> Given problem
Copy the data below exactly.
● ● ● ●
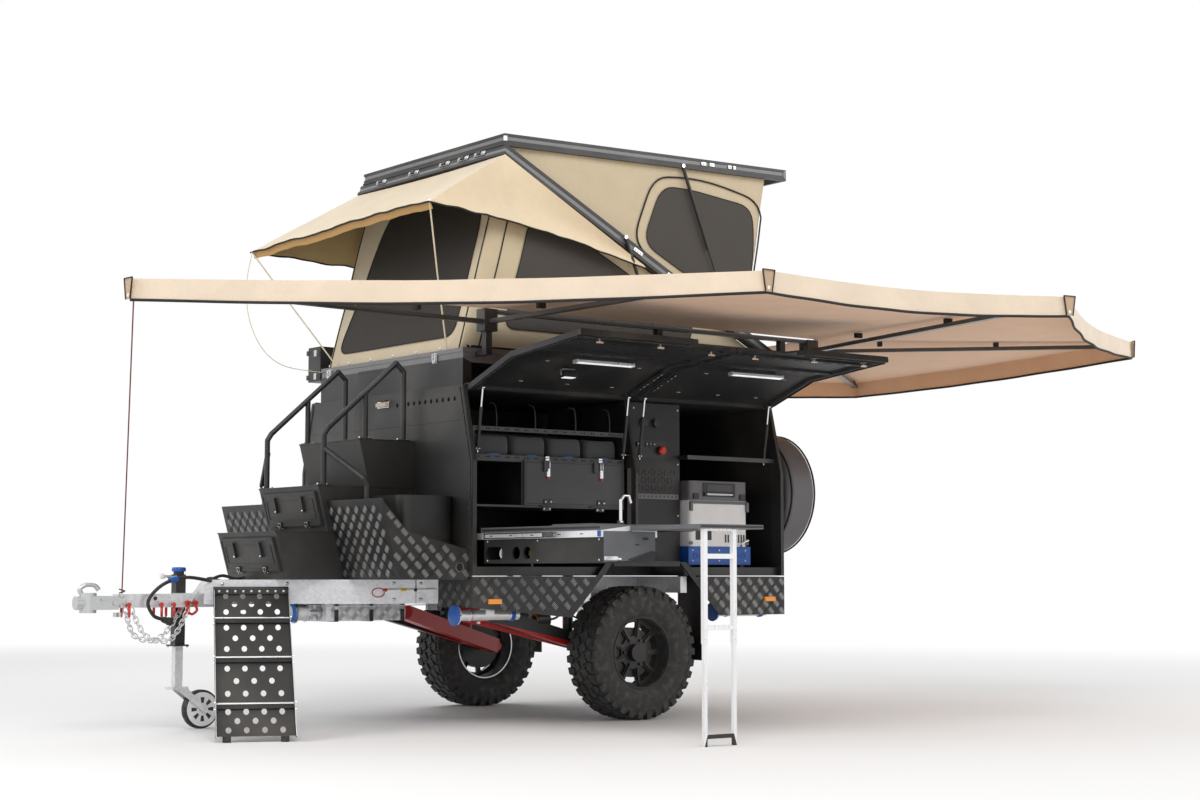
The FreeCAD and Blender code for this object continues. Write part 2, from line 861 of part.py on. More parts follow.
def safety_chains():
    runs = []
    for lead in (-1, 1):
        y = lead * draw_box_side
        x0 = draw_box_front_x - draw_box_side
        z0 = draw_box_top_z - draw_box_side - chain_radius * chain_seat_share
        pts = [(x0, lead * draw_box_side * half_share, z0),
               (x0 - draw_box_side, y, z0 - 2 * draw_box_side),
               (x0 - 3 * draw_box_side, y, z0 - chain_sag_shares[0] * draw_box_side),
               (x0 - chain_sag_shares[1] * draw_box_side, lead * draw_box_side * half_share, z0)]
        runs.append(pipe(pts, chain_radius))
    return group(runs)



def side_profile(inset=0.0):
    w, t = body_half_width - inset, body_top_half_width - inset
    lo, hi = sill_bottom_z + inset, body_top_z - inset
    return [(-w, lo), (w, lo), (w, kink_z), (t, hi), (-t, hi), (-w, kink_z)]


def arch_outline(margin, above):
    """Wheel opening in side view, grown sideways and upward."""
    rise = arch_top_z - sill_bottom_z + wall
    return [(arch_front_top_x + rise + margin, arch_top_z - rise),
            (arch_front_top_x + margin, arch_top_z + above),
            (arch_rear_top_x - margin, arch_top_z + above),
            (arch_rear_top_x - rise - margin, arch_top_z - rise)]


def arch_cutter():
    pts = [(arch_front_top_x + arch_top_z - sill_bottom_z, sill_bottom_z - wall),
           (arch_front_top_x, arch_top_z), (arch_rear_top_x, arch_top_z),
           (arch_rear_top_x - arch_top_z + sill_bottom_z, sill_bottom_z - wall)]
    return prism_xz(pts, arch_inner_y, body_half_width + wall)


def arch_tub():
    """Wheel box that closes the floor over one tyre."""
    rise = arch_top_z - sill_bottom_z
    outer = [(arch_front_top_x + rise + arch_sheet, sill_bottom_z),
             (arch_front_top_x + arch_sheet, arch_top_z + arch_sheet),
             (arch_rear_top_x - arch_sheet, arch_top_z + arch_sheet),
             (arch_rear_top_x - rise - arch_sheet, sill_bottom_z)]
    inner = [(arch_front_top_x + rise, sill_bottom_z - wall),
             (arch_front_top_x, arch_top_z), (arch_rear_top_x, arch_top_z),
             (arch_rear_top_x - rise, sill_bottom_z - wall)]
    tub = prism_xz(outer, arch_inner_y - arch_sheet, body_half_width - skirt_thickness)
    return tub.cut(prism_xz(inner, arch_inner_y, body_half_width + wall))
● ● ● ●
> In response
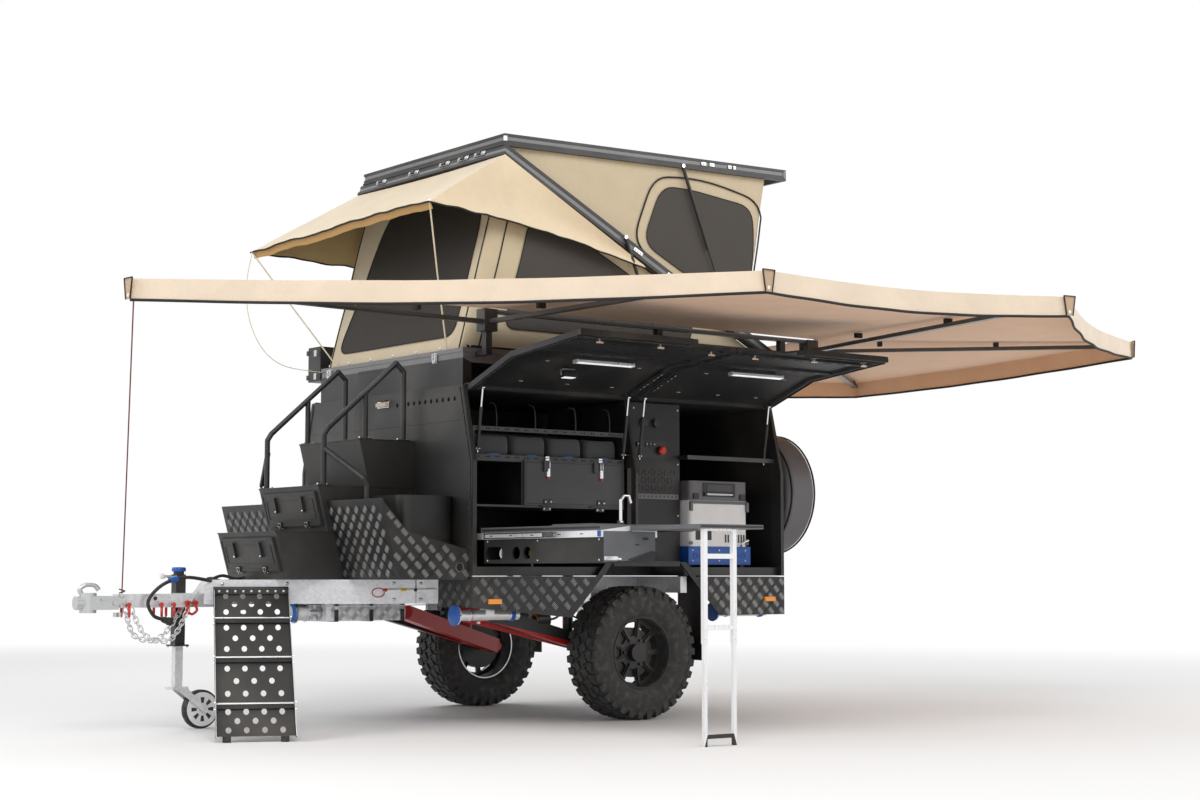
The FreeCAD and Blender code for this object continues. Write part 2, from line 861 of part.py on. More parts follow.
def safety_chains():
    runs = []
    for lead in (-1, 1):
        y = lead * draw_box_side
        x0 = draw_box_front_x - draw_box_side
        z0 = draw_box_top_z - draw_box_side - chain_radius * chain_seat_share
        pts = [(x0, lead * draw_box_side * half_share, z0),
               (x0 - draw_box_side, y, z0 - 2 * draw_box_side),
               (x0 - 3 * draw_box_side, y, z0 - chain_sag_shares[0] * draw_box_side),
               (x0 - chain_sag_shares[1] * draw_box_side, lead * draw_box_side * half_share, z0)]
        runs.append(pipe(pts, chain_radius))
    return group(runs)



def side_profile(inset=0.0):
    w, t = body_half_width - inset, body_top_half_width - inset
    lo, hi = sill_bottom_z + inset, body_top_z - inset
    return [(-w, lo), (w, lo), (w, kink_z), (t, hi), (-t, hi), (-w, kink_z)]


def arch_outline(margin, above):
    """Wheel opening in side view, grown sideways and upward."""
    rise = arch_top_z - sill_bottom_z + wall
    return [(arch_front_top_x + rise + margin, arch_top_z - rise),
            (arch_front_top_x + margin, arch_top_z + above),
            (arch_rear_top_x - margin, arch_top_z + above),
            (arch_rear_top_x - rise - margin, arch_top_z - rise)]


def arch_cutter():
    pts = [(arch_front_top_x + arch_top_z - sill_bottom_z, sill_bottom_z - wall),
           (arch_front_top_x, arch_top_z), (arch_rear_top_x, arch_top_z),
           (arch_rear_top_x - arch_top_z + sill_bottom_z, sill_bottom_z - wall)]
    return prism_xz(pts, arch_inner_y, body_half_width + wall)


def arch_tub():
    """Wheel box that closes the floor over one tyre."""
    rise = arch_top_z - sill_bottom_z
    outer = [(arch_front_top_x + rise + arch_sheet, sill_bottom_z),
             (arch_front_top_x + arch_sheet, arch_top_z + arch_sheet),
             (arch_rear_top_x - arch_sheet, arch_top_z + arch_sheet),
             (arch_rear_top_x - rise - arch_sheet, sill_bottom_z)]
    inner = [(arch_front_top_x + rise, sill_bottom_z - wall),
             (arch_front_top_x, arch_top_z), (arch_rear_top_x, arch_top_z),
             (arch_rear_top_x - rise, sill_bottom_z - wall)]
    tub = prism_xz(outer, arch_inner_y - arch_sheet, body_half_width - skirt_thickness)
    return tub.cut(prism_xz(inner, arch_inner_y, body_half_width + wall))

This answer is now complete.